Read the records and gather each line that includes "joints".

---------- RECORDED INFORMATION

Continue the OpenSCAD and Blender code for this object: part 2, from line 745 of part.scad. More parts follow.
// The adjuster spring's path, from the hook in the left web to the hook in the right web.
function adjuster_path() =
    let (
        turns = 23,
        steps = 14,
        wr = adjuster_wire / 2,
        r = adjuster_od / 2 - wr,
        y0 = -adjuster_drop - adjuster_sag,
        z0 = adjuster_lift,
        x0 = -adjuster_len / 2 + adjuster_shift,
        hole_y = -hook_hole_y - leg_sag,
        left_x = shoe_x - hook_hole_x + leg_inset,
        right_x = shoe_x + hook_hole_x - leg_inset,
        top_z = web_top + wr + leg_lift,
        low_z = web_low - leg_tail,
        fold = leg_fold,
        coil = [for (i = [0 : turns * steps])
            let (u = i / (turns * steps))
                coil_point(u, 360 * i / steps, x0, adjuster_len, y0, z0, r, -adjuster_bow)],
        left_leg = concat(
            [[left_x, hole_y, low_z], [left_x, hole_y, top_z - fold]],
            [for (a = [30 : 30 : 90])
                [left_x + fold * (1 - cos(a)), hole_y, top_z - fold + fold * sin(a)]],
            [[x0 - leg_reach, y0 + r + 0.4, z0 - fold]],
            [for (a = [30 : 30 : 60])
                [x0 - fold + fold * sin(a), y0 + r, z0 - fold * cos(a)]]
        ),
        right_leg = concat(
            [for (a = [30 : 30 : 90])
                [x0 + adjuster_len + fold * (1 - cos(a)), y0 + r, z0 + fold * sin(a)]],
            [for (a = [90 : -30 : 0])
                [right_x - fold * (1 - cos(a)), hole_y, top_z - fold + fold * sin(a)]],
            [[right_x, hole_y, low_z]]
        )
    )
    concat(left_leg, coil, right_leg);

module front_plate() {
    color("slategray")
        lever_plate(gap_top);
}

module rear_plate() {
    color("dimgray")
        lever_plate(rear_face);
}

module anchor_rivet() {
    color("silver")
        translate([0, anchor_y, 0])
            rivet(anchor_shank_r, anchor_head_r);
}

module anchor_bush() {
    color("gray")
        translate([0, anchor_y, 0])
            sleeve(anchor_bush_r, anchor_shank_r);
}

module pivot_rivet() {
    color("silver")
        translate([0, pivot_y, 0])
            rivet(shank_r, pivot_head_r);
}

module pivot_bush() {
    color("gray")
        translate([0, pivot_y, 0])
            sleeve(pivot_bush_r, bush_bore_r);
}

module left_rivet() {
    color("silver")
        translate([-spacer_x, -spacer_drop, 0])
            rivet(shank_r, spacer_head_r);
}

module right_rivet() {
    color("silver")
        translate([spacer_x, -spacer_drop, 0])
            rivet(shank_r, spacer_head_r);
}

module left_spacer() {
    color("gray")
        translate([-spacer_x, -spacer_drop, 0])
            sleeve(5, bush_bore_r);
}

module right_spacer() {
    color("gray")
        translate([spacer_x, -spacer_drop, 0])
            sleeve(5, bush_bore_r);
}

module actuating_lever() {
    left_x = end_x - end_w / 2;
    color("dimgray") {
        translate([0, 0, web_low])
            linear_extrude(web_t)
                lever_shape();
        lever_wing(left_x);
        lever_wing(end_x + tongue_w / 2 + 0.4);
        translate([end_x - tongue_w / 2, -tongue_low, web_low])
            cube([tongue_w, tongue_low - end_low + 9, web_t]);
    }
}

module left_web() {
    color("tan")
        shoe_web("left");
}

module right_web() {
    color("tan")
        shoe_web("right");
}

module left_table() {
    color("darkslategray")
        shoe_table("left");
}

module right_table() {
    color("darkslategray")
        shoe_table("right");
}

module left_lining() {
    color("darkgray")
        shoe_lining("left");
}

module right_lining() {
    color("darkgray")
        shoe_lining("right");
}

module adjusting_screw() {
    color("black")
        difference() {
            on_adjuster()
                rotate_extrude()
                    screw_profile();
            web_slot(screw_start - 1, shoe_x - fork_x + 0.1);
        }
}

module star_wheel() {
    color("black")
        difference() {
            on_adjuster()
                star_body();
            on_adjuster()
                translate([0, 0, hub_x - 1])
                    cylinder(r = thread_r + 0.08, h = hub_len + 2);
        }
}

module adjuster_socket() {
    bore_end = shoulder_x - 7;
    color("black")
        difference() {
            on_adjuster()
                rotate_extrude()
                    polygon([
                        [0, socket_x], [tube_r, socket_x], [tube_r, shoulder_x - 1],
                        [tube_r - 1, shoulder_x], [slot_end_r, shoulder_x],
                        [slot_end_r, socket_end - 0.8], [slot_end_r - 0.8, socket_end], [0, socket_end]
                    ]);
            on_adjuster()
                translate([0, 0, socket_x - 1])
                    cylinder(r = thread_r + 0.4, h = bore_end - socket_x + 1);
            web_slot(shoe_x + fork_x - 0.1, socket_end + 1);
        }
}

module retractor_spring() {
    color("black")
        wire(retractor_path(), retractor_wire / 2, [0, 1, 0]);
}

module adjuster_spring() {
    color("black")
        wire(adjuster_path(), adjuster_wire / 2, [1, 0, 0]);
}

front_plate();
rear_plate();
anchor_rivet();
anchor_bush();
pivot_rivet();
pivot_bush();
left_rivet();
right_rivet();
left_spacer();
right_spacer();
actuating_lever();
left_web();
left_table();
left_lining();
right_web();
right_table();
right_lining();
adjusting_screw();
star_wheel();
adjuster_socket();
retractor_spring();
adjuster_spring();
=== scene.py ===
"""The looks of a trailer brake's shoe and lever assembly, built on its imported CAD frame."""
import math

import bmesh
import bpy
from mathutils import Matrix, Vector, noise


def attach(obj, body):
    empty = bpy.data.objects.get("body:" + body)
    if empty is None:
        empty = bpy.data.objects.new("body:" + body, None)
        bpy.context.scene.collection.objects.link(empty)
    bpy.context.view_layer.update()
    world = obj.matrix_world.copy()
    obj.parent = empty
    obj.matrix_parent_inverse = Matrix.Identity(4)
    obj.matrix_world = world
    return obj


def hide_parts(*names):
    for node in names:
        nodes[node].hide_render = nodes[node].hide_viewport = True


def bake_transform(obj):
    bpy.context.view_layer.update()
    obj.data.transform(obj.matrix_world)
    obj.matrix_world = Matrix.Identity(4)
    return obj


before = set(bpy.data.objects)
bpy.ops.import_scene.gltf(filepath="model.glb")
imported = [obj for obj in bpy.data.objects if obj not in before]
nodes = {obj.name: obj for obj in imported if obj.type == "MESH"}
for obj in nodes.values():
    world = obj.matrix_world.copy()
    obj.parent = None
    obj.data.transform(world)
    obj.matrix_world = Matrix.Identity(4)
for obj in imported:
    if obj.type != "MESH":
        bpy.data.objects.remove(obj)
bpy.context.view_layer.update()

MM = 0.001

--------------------
---------- RECORDED INFORMATION

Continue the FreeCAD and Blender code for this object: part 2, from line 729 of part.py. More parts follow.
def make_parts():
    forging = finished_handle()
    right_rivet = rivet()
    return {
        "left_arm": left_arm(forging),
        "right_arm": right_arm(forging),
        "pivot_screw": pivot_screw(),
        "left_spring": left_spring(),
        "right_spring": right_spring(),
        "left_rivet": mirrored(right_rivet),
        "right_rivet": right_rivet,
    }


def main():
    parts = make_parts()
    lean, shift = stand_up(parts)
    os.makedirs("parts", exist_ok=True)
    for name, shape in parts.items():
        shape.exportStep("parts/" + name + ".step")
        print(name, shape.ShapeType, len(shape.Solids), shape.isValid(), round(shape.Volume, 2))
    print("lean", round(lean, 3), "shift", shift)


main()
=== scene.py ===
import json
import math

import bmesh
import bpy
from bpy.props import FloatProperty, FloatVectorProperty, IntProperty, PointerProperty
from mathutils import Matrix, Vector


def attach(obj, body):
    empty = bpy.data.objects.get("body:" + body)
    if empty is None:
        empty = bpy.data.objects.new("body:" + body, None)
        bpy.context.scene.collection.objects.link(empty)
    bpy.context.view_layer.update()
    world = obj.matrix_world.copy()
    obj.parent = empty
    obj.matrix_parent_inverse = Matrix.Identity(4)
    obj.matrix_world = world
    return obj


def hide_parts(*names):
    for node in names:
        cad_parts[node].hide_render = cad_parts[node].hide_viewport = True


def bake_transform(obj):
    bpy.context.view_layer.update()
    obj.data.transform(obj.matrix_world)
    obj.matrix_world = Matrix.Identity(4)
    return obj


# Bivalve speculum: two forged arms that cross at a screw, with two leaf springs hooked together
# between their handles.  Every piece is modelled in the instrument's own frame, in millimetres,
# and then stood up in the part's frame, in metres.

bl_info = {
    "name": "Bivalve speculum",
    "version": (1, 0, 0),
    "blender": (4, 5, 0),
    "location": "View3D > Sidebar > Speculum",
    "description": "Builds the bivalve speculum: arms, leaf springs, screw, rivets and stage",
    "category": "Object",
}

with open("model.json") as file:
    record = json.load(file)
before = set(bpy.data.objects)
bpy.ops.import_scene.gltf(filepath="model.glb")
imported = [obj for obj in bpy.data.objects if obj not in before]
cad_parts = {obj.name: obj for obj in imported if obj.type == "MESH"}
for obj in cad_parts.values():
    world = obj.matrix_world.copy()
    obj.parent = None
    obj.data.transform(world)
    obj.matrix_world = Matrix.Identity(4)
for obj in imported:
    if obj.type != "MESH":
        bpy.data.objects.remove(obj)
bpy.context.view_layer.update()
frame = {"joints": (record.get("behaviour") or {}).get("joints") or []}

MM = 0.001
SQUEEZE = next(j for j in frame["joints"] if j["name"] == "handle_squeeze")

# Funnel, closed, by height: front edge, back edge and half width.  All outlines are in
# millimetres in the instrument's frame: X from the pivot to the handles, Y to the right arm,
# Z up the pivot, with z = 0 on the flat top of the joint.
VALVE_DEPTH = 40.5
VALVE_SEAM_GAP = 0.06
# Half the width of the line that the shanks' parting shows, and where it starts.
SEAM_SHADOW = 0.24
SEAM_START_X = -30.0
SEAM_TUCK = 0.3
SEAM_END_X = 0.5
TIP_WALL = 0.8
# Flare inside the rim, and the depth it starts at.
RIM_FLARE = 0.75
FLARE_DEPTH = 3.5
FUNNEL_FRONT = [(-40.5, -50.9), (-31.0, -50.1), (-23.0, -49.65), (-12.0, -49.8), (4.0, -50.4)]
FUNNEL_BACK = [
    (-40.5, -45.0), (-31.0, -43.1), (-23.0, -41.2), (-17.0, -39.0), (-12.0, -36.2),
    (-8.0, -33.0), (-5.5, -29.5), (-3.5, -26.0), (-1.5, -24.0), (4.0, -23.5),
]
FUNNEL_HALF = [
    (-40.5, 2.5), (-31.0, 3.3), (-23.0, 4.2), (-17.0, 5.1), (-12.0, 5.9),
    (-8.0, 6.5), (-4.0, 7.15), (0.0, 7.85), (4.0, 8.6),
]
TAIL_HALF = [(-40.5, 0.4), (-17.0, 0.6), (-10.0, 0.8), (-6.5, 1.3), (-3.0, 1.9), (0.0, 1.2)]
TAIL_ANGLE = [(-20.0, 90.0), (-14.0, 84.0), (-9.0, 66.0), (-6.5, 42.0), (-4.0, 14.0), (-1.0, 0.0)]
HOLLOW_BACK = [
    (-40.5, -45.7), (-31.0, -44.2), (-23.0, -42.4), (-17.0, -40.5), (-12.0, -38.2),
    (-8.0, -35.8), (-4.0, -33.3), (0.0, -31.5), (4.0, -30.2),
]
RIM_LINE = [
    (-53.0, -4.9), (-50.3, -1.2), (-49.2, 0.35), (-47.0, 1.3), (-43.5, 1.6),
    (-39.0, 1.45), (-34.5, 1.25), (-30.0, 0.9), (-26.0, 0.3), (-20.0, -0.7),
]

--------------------
---------- RECORDED INFORMATION

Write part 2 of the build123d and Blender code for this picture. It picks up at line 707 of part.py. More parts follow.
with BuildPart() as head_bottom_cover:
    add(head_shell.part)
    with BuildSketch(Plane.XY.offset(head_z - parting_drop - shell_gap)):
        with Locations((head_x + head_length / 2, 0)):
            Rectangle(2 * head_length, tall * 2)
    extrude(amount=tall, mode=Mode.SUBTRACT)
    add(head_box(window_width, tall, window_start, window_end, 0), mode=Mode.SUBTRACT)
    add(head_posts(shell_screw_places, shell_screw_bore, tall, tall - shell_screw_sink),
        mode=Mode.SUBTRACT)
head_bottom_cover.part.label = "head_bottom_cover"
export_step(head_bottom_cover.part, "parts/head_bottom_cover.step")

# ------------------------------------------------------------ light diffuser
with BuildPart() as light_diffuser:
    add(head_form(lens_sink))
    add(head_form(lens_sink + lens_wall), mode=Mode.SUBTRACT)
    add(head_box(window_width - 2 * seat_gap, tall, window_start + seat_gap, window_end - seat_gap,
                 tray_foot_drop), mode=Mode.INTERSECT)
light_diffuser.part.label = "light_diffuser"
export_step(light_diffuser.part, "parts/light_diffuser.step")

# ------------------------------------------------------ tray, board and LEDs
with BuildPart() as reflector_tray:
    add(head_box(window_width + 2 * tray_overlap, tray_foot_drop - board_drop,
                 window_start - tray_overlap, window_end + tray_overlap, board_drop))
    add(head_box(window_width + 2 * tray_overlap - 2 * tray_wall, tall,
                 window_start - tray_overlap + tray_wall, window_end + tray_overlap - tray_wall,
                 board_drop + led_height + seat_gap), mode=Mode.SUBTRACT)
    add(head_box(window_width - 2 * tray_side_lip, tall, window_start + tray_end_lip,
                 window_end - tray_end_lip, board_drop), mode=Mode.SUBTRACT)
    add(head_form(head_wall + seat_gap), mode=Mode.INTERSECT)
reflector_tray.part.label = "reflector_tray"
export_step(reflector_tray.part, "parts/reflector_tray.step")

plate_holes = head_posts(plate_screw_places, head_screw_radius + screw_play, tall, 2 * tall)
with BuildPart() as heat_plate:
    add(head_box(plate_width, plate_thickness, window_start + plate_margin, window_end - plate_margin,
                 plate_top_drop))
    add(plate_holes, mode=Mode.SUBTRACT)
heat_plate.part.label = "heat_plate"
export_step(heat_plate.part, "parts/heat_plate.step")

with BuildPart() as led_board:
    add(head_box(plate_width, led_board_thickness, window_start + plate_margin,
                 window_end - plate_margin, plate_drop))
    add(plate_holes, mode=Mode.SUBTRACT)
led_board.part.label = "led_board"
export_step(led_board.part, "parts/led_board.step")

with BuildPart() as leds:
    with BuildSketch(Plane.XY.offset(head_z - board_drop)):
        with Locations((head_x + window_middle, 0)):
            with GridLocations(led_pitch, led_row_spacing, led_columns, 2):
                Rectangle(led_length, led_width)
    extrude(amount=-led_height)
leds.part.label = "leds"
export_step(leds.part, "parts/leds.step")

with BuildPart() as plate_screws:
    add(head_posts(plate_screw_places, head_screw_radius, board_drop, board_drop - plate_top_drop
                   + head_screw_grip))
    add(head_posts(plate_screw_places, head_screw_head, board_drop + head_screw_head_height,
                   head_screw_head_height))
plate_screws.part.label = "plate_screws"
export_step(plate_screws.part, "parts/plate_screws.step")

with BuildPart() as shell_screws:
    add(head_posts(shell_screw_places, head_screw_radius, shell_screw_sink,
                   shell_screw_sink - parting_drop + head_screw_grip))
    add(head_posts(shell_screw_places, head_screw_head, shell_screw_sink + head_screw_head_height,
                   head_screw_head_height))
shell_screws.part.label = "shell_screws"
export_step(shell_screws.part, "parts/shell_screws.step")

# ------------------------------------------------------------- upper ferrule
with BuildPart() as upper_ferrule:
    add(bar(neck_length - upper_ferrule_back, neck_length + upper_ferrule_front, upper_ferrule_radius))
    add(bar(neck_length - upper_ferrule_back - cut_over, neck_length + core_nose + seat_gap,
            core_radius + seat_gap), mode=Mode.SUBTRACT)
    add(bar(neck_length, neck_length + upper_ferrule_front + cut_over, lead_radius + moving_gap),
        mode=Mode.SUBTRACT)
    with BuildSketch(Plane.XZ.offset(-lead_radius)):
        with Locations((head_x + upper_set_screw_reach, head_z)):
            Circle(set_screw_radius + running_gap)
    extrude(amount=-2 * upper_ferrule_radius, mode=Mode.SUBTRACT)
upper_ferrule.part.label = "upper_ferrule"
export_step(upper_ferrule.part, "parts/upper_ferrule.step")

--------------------

* [EXERCISE SOLUTION]
frame = {"joints": (record.get("behaviour") or {}).get("joints") or []}
SQUEEZE = next(j for j in frame["joints"] if j["name"] == "handle_squeeze")